Is morality in fact the danger of dangers? System of values and conduct set by Christianity may be termed as morality. Nietzsche is of the view that morality stops man from attaining the highest power and the splendor that he is worthy of because it attaches a judgment in his head regarding everything that he wants to do. Even before he does something it would either be good or just evil. Anti-natural morality is turning against the instincts of life. All individuals even those having potential to rise above mediocre men are pressurized into becoming small, almost ridiculously docile herd animals who are eager to please. They are trained to become sickly and mediocre, all because they blindly follow morality. Nietzsche has been afraid that the individuals with abilities like creativity and greatness will succumb to the likes of contentment and comfort posed by the majority of mediocre people.
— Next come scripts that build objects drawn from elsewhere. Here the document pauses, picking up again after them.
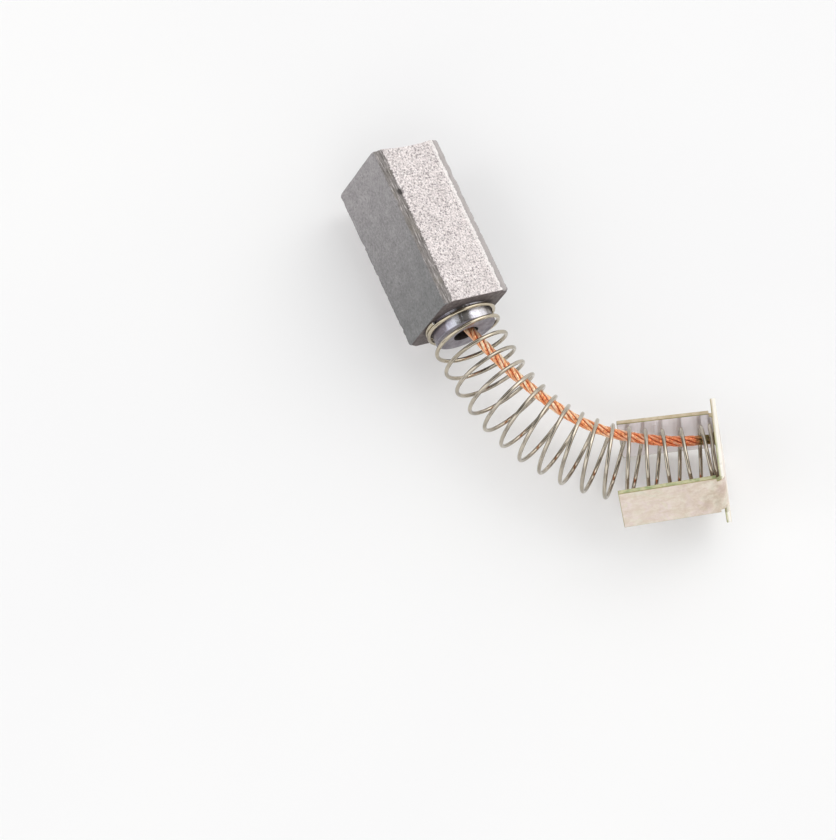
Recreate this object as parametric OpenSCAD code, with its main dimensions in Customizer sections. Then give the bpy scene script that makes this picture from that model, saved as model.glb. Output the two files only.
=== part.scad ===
// Carbon brush with boss-mounted spring, copper shunt and folded terminal clip.
// It lies free on a table: the block rests on one chamfered edge, the spring is bent
// sideways and the clip leans on one ear of its back plate.

/* [Carbon block] */
// Width of the block, across the speckled guide face
block_w = 6.5; // [5:0.1:8]
// Thickness of the block, across the smooth guide face
block_t = 8; // [6:0.1:10]
// Length of the block, contact end to spring end
block_l = 15; // [10:0.1:20]
// Width of the long-edge chamfers on the speckled faces
chamfer_w = 0.72; // [0.3:0.01:1]
// Width of the long-edge chamfers on the smooth faces
chamfer_t = 0.34; // [0.1:0.01:0.6]
// Radius of the concave contact end, that of the commutator
contact_r = 18; // [10:0.5:40]

/* [Boss] */
// Diameter of the round boss that carries the spring
boss_d = 5.4; // [4.5:0.05:5.55]
// Length of the boss
boss_l = 1.5; // [1:0.1:3]
// Chamfer on the rim of the boss
boss_chamfer = 0.12; // [0.05:0.01:0.3]
// Diameter of the hole that takes the shunt
hole_d = 2.1; // [1.5:0.1:3]
// Depth of the hole from the front of the boss
hole_depth = 5.5; // [3:0.1:8]
// Depth of the tamped powder below the front of the boss
plug_depth = 1.6; // [1.4:0.1:2]

/* [Spring] */
// Outer diameter of the spring
spring_od = 6.34; // [6.2:0.02:6.4]
// Diameter of the spring wire
wire_d = 0.34; // [0.25:0.01:0.45]
// Pitch of the coils round the bend
pitch_bend = 1.64; // [1.5:0.01:1.7]
// Pitch of the coils inside the clip
pitch_clip = 1.74; // [1.6:0.01:2]
// Angle of the wire's cut end round the boss, from the spring's right-hand side
wire_start = -36; // [-60:1:60]

/* [Bend] */
// Length of the spring's axis, from the end face of the block to the back plate
axis_length = 27.4; // [26.5:0.05:29]
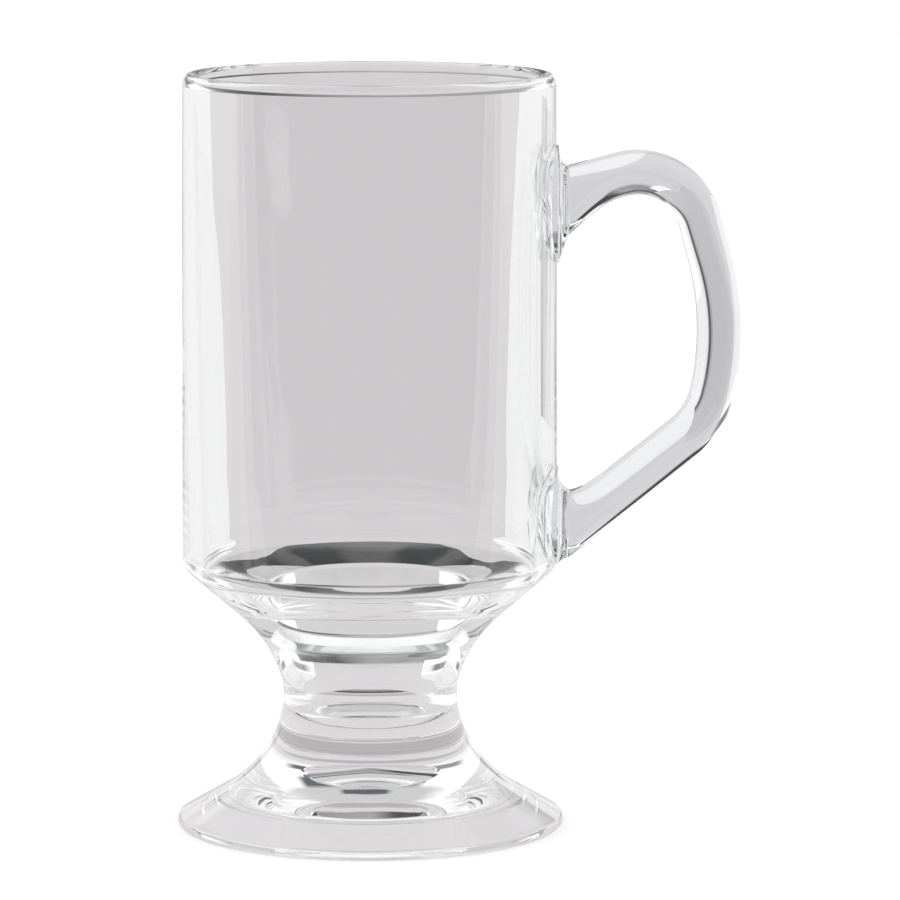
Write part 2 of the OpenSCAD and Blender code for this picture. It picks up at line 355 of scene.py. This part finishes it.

Nietzsche’s anti-morality further follows the concept of two types of people in this world. The first type is the higher human beings- the ones with a tendency towards exploring and questioning natural norms. These are the ones who often attain greatness. Higher human beings are further subdivided into men of great creativity; the great men. These are the ones who achieve greatness in their lives. The other type is the prevalent higher humans- hidden from the public view, their lives are without songs and singers. The higher man remains oblivious to the petty concerns which occupy the innumerable individuals devoid of creativity and greatness. This urges the higher man to seek solitude, with him and his thoughts only.

The other type of people or the innumerable individuals are the ones Nietzsche referred to as “the herd”. According to Nietzsche, these people are in an enormous number but are small and pitiful. These people are a part of the world but are not distinguished and remain immersed in their petty issues. This lot is not capable of transcending through their own selves. There are further two types belonging to the herd. The first one is the last man. Such an individual prefers comfort and contentment in his life. He does not like to trouble himself and tries to go with the flow throughout his life. His only concern is his comfort and easy life that excludes any concept of creativity or greatness. Such a man has no zeal or urge to experience greatness in life. The other type is the slave.

The individuals belonging to the herd focusses too narrowly on his own short lifespan and wants to pluck the fruit himself from the tree he plants and so no longer likes to plant those trees that demands a century of constant tending and are intended to provide shade for long successions of generations. He will not care about the well-being of others and not at all if it comes at his own expense. The hand of the slave can only be a taker but never the giver. But the higher man will go about for the achievement of the task of benefitting others. And for that he requires freedom from the herd. Greatness can be defined as being noble, wanting to be by oneself, being different, standing alone and having to live independently.

Nietzsche’s view upon morality is an accurate one because “a common on all that is rare, strange, privileged, the higher man, higher soul, higher responsibility, abundance and creative power and masterfulness “, by Karl Max. The higher men are at a responsibility to bring about greatness to the world. They will not concern themselves with the well-being of only their own selves. Morality carves a path with rules and statements for generations to blindly follow. It prevents the individuals to think about themselves and to use their imagination for the creation of a better future. Thus, morality and Christianity has affected the human experience adversely.